The advent of high-pressure steam engines on riverboats prompted a spate of explosions killing crew, passengers, and unlucky bystanders.
Between 1818 and 1824, 47 lives were lost in 15 boiler explosions on steamboats. Between 1825 and 1830 there were 42 explosions killing 273 people.
One particularly serious explosion aboard the steamboat “Helen McGregor” near Memphis reportedly killed 50-60 people.
“The many distressing accidents which have of late occurred in that portion of our navigation carried on by the use of steam power deserve the immediate and unremitting attention of the constituted authorities of the country,” President Andrew Jackson wrote in his State of the Union message to Congress in 1833.
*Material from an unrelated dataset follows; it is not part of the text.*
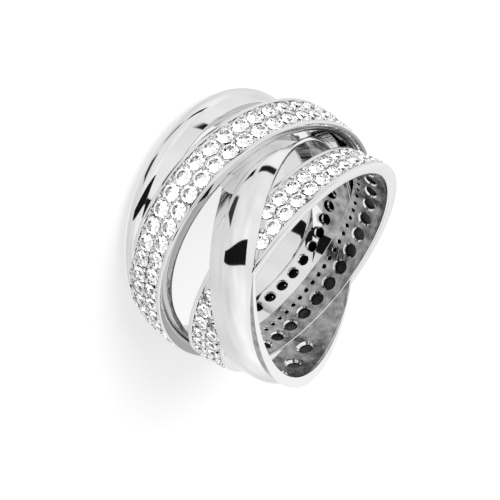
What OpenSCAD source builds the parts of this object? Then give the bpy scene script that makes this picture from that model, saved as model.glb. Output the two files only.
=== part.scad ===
// Woven pave ring lying on its side on a floor at height 0, sizes in millimetres.
// Four hoops lean different ways round the finger and are soldered where they cross.
// The hoops are drawn about the finger, then the whole ring is laid down the way it comes to rest.

/* [Finger] */
// Diameter of the finger hole
bore_diameter = 17.5; // [17.4:0.05:17.6]

/* [Back polished hoop] */
// Lean of the hoop from square to the finger, degrees
back_lean = 9.1; // [8.8:0.1:9.4]
// Direction of its highest side, degrees
back_turn = 60.7; // [58:0.1:63]
// Height of its middle
back_height = -4.36; // [-4.45:0.01:-4.3]
// Outer radius
back_radius = 10.46; // [10.4:0.01:10.5]
// Half of its width
back_half = 1.45; // [1.4:0.01:1.5]

/* [Front polished hoop] */
// Lean of the hoop, degrees
front_lean = 18.86; // [18.6:0.02:19]
// Direction of its highest side, degrees
front_turn = -5.8; // [-6.4:0.1:-5.2]
// Height of its middle
front_height = 2.20; // [2.15:0.01:2.25]
// Outer radius
front_radius = 10.02; // [9.98:0.01:10.06]
// Half of its width
front_half = 1.88; // [1.84:0.01:1.9]

/* [Arched pave hoop] */
// Lean of the hoop, degrees
arch_lean = 12.93; // [12.8:0.01:13.1]
// Direction of its highest side, degrees
arch_turn = 152.5; // [151.5:0.1:153.5]
// Height of its middle
arch_height = -1.47; // [-1.5:0.01:-1.44]
// Outer radius
arch_radius = 10.85; // [10.84:0.01:10.9]
// Half of its width
arch_half = 1.87; // [1.86:0.01:1.9]
// Width of each bright rim
arch_rim = 0.36; // [0.34:0.01:0.4]
// Stone diameter
arch_stone = 1.45; // [1.3:0.01:1.46]
// Distance of a stone row from the middle line
arch_row = 0.72; // [0.71:0.01:0.74]

/* [Low pave hoop] */
// Lean of the hoop, degrees
low_lean = 14.15; // [14:0.05:14.3]
// Direction of its highest side, degrees
low_turn = -151.3; // [-152:0.1:-150.6]
// Height of its middle
low_height = 2.77; // [2.74:0.01:2.8]
// Outer radius
low_radius = 9.81; // [9.8:0.01:9.85]
// Half of its width
low_half = 1.68; // [1.66:0.01:1.7]
// Width of each bright rim
low_rim = 0.36; // [0.34:0.01:0.38]
// Stone diameter
low_stone = 1.28; // [1.15:0.01:1.29]
// Distance of a stone row from the middle line
low_row = 0.62; // [0.61:0.01:0.63]

/* [Setting] */
// Depth of the stone beds below the rims
bed_depth = 0.62; // [0.61:0.01:0.63]
// Stones in one row, round the whole hoop
row_count = 45; // [43:1:45]
// Height of the tables above the rims
table_lift = 0.10; // [0.08:0.01:0.12]
// Diameter of the large holes under the low pave hoop
low_hole = 1.00; // [0.9:0.05:1.05]
// Diameter of the holes under the arched pave hoop
arch_hole = 0.85; // [0.75:0.05:0.9]
// Diameter of the pockets inside the front polished hoop
pocket_hole = 1.10; // [1.0:0.05:1.15]
// Diameter of the pin holes beside the large holes
pin_hole = 0.36; // [0.3:0.02:0.4]

/* [Hidden] */
$fn = 96;
bore = bore_diameter / 2;
// How the ring comes to rest: tilt of the finger hole, the line it tilts about,
// its turn on the floor, and where the middle of the finger hole lies
rest_tilt = 8.54;
rest_line = [-0.138, 0.055, 0];
rest_turn = -27.5;
rest_place = [0.99, 0.19, 5.92];
core = 7.6;
reach = 30;
pitch = 360 / row_count;
// Middle of each hoop: x, y, z
back_middle = [-0.55, -0.30, back_height];
front_middle = [0, -0.60, front_height];
arch_middle = [-0.75, -0.45, arch_height];
low_middle = [0.05, 0, low_height];
// Middle and radius of the openings of the hoops that stand off the finger
back_opening = [-0.55, -0.30, 9.10];
front_opening = [-0.10, -0.80, 9.00];
arch_opening = [-0.85, -0.75, 9.30];
// Angles between which the front hoop lies over the low hoop's stone rows: lower row, upper row
front_over = [[250, 304], [262, 322]];
// Angles between which the arched hoop lies over the low hoop's lower row
arch_over = [24, 144];
// Large holes on the low hoop: first angle, step, count
low_hole_run = [-36, 10.3, 29];
// Holes on the arched hoop: first angle, step, count
arch_hole_run = [203.5, 8.3, 18];
// Pockets on the front hoop: first angle, step, count
pocket_run = [-5, 15, 5];
// Pin holes on the low hoop: first angle, step, count
pin_run = [26, 5.15, 26];

// Lays the ring down on its side
module at_rest() {
  translate(rest_place)
    rotate([0, 0, rest_turn])
      rotate(a = rest_tilt, v = rest_line)
        children();
}

// Carries a flat hoop to its lean, turn and middle
module leaning(middle, turn, lean) {
  translate(middle)
    rotate([0, 0, turn])
      rotate([0, -lean, 0])
        children();
}

// Section of a polished hoop beside the axis: two sloping sides and a round crown.
// Each side has the width of its slope and the depth of its outer edge below the crown.
module polished_section(outer, half, left_slope, right_slope, left_fall, right_fall) {
  rise = 0.26;
  shoulder = outer - rise;
  chord = half - (left_slope + right_slope) / 2;
  middle = (left_slope - right_slope) / 2;
  crown = (chord * chord + rise * rise) / (2 * rise);
  polygon([
    [core, -half],
    [outer - left_fall, -half],
    [shoulder, -half + left_slope],
    [shoulder, half - right_slope],
    [outer - right_fall, half],
    [core, half]
  ]);
  intersection() {
    translate([outer - crown, middle])
      circle(r = crown);
    translate([shoulder - 0.1, middle - chord])
      square([1, 2 * chord]);
  }
}

// Opening of a hoop that stands off the finger
module opening(place) {
  translate([place[0], place[1], 0])
    cylinder(h = reach, r = place[2], center = true);
}

// Everything between the two side faces of a hoop
module side_planes(middle, turn, lean, half) {
  leaning(middle, turn, lean)
    cylinder(h = 2 * half, r = 20, center = true);
}

module back_hoop() {
  difference() {
    leaning(back_middle, back_turn, back_lean)
      rotate_extrude()
        polished_section(back_radius, back_half, 0.42, 0.90, 0.62, 0.62);
    opening(back_opening);
  }
}

module front_hoop() {
  difference() {
    leaning(front_middle, front_turn, front_lean)
      rotate_extrude()
        polished_section(front_radius, front_half, 0.95, 0.62, 0.54, 0.62);
    difference() {
      opening(front_opening);
      side_planes(low_middle, low_turn, low_lean, low_half);
    }
  }
}

module arched_hoop() {
  difference() {
    leaning(arch_middle, arch_turn, arch_lean)
      cylinder(h = 2 * arch_half, r = arch_radius, center = true);
    difference() {
      opening(arch_opening);
      difference() {
        side_planes(front_middle, front_turn, front_lean, front_half - 0.1);
        opening(front_opening);
      }
    }
  }
}

// The space that the stones of the arched hoop take, open outward
module arched_bed() {
  wide = 2 * (arch_half - arch_rim);
  leaning(arch_middle, arch_turn, arch_lean)
    difference() {
      cylinder(h = wide, r = arch_radius + 1.5, center = true);
      cylinder(h = wide + 1, r = arch_radius - bed_depth, center = true);
    }
}

// A slice of the low hoop's round wall, which stays parallel to the finger
module low_slice(inner, outer, half) {
  intersection() {
    side_planes(low_middle, low_turn, low_lean, half);
    translate([low_middle[0], low_middle[1], 0])
      difference() {
        cylinder(h = reach, r = outer, center = true);
        cylinder(h = reach + 2, r = inner, center = true);
      }
  }
}

module low_bed() {
  low_slice(low_radius - bed_depth, low_radius + 0.9, low_half - low_rim);
}

module low_hoop() {
  difference() {
    low_slice(core, low_radius, low_half);
    low_bed();
  }
}

// The part of the low bed that is also sunk into the front hoop, at the back of the ring
module low_bed_at_back() {
  intersection() {
    low_bed();
    translate([-15, 0.5, -15])
      cube([30, 15, 30]);
  }
}

// Height and slope of the low hoop's middle line at an angle
function low_line(angle, radius) = low_height + radius * tan(low_lean) * cos(angle - low_turn);
function low_slope(angle) = atan(-tan(low_lean) * sin(angle - low_turn));

// Carries a piece that points along X to a place on the low hoop, aligned with its rims
module on_low_hoop(angle, shift, radius) {
  slope = low_slope(angle);
  along = -shift * sin(slope) / low_radius * 57.2958;
  translate([low_middle[0], low_middle[1], low_line(angle, radius) + shift * cos(slope)])
    rotate([0, 0, angle + along])
      translate([radius, 0, 0])
        rotate([slope, 0, 0])
          children();
}

// A run of round holes on the low hoop, drilled square to the finger
module low_holes(run, shift, radius) {
  for (i = [0:run[2] - 1])
    on_low_hoop(run[0] + i * run[1], shift, core)
      rotate([0, 90, 0])
        cylinder(h = low_radius - bed_depth + 0.2 - core, r = radius);
}

// A run of round holes on a leaning hoop, drilled from its middle
module hoop_holes(run, shift, radius, depth) {
  for (i = [0:run[2] - 1])
    rotate([0, 0, run[0] + i * run[1]])
      translate([core, 0, shift])
        rotate([0, 90, 0])
          cylinder(h = depth - core, r = radius);
}

module woven_band() {
  color([0.86, 0.87, 0.88])
    difference() {
      union() {
        back_hoop();
        difference() {
          front_hoop();
          low_bed_at_back();
        }
        arched_hoop();
        low_hoop();
      }
      arched_bed();
      cylinder(h = reach, r = bore, center = true);
      low_holes(low_hole_run, 0.2, low_hole / 2);
      low_holes(pin_run, -1.02, pin_hole / 2);
      leaning(arch_middle, arch_turn, arch_lean)
        hoop_holes(arch_hole_run, -0.45, arch_hole / 2, arch_radius - bed_depth + 0.2);
      leaning(front_middle, front_turn, front_lean)
        hoop_holes(pocket_run, -0.2, pocket_hole / 2, front_radius - 0.4);
    }
}

// Eight points of a stone's outline
function outline_points(radius, height, twist) = [
  for (i = [0:7]) [radius * cos(45 * i + twist), radius * sin(45 * i + twist), height]
];

// Cut stone, table at height 0: table, sixteen crown facets, thin girdle, eight pavilion facets
module brilliant(diameter) {
  wide = diameter / 2;
  crown = 0.15 * diameter;
  girdle = crown + 0.03;
  depth = girdle + 0.29 * diameter;
  polyhedron(
    points = concat(
      outline_points(wide * 0.58, 0, 0),
      outline_points(wide, -crown, 22.5),
      outline_points(wide, -girdle, 22.5),
      [[0, 0, -depth]]
    ),
    faces = concat(
      [[7, 6, 5, 4, 3, 2, 1, 0]],
      [for (i = [0:7]) [i, (i + 1) % 8, 8 + i]],
      [for (i = [0:7]) [(i + 1) % 8, 8 + (i + 1) % 8, 8 + i]],
      [for (i = [0:7]) [8 + i, 8 + (i + 1) % 8, 16 + (i + 1) % 8, 16 + i]],
      [for (i = [0:7]) [16 + i, 16 + (i + 1) % 8, 24]]
    )
  );
}

module arched_stone(angle, shift) {
  rotate([0, 0, angle])
    translate([arch_radius + table_lift, 0, shift])
      rotate([0, 90, 0])
        brilliant(arch_stone);
}

module low_stone_at(angle, shift) {
  on_low_hoop(angle, shift, low_radius + table_lift)
    rotate([0, 90, 0])
      brilliant(low_stone);
}

// True where no other hoop lies over the stone row at this angle
function in_sight(angle, row) =
  (angle < front_over[row][0] || angle > front_over[row][1]) &&
  (row == 1 || angle < arch_over[0] || angle > arch_over[1]);

module arched_pave_stones() {
  color([0.97, 0.98, 1.0])
    leaning(arch_middle, arch_turn, arch_lean)
      for (i = [0:row_count - 1]) {
        arched_stone(i * pitch, -arch_row);
        arched_stone((i + 0.5) * pitch, arch_row);
      }
}

module low_pave_stones() {
  color([0.94, 0.96, 1.0])
    for (i = [0:row_count - 1]) {
      if (in_sight(i * pitch, 0))
        low_stone_at(i * pitch, -low_row);
      if (in_sight((i + 0.5) * pitch, 1))
        low_stone_at((i + 0.5) * pitch, low_row);
    }
}

at_rest() woven_band();
at_rest() arched_pave_stones();
at_rest() low_pave_stones();
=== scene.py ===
"""Woven pave ring: four leaning hoops, two polished and two set with cut stones, on a pale floor."""

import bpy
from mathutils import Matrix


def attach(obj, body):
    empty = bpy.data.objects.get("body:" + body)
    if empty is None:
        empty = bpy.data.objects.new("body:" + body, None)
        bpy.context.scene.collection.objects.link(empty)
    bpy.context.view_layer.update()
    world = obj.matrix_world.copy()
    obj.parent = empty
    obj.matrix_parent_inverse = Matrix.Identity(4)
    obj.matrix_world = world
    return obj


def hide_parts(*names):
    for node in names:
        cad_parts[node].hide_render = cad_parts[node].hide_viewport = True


bl_info = {
    "name": "Woven Pave Ring",
    "version": (1, 0, 0),
    "blender": (4, 5, 0),
    "location": "3D View > Sidebar > Ring",
    "description": "Builds a wide ring of four leaning hoops, two of them set with rows of cut stones",
    "category": "Add Mesh",
}

import math
import random

import bmesh
import bpy
from mathutils import Matrix, Vector

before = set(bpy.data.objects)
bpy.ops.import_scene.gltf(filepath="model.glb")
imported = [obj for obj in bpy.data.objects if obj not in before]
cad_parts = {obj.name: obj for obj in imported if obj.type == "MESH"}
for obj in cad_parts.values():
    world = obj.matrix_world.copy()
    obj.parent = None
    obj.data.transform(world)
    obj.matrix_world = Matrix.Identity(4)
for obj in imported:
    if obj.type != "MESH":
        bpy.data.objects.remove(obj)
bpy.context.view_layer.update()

MM = 0.001
FULL_TURN = 2 * math.pi
# Steps round a hoop, and round the cylinders that cut it
HOOP_STEPS = 320
CUTTER_STEPS = 320
# Radius at which every hoop starts, well inside the finger hole
CORE = 7.6 * MM
# Smallest step between the inner walls of two hoops, so that no two share a face
STEP = 0.012 * MM
# Material slots of the metal pieces: 0 is polished
# Slot 1 is painted shade: a near black colour deep in the holes
HOLE_SHADE = 1
# Slot 2 is the rougher inside metal, its colour darkened as painted shade
INSIDE_SHADE = 2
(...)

“The fact that the number of those fatal disasters is constantly increasing, notwithstanding the great improvements which are everywhere made in the machinery employed and in the rapid advances which have made in that branch of science, shows very clearly that they are in a great degree the result of criminal negligence.”
“That these evils may be greatly lessened, if not substantially removed, by means of precautionary and penal legislation seems to be highly probable.”
The eventual response after many years of delay was a system of safety regulation including boiler standards and inspections.
The arrival of the internal combustion engine and the automobile generated a similar surge of accidents among drivers and pedestrians and a legal and regulatory response.
Early aircraft, too, were far more prone to mechanical failure or pilot error than has been the case in recent years.
But no one would now suggest steam boilers, automobiles or aircraft are simply too dangerous to be practical - any more than in future people will think self-driving vehicles are too dangerous.
In every case of new technology, safety lessons have been learned through a painful process of trial and error that has unfortunately cost lives.
Self-driving vehicles will be no different.
The challenge is to introduce sensible and balanced safety regulations while encouraging continued development of a technology that has potential to save lives and bring a range of other benefits.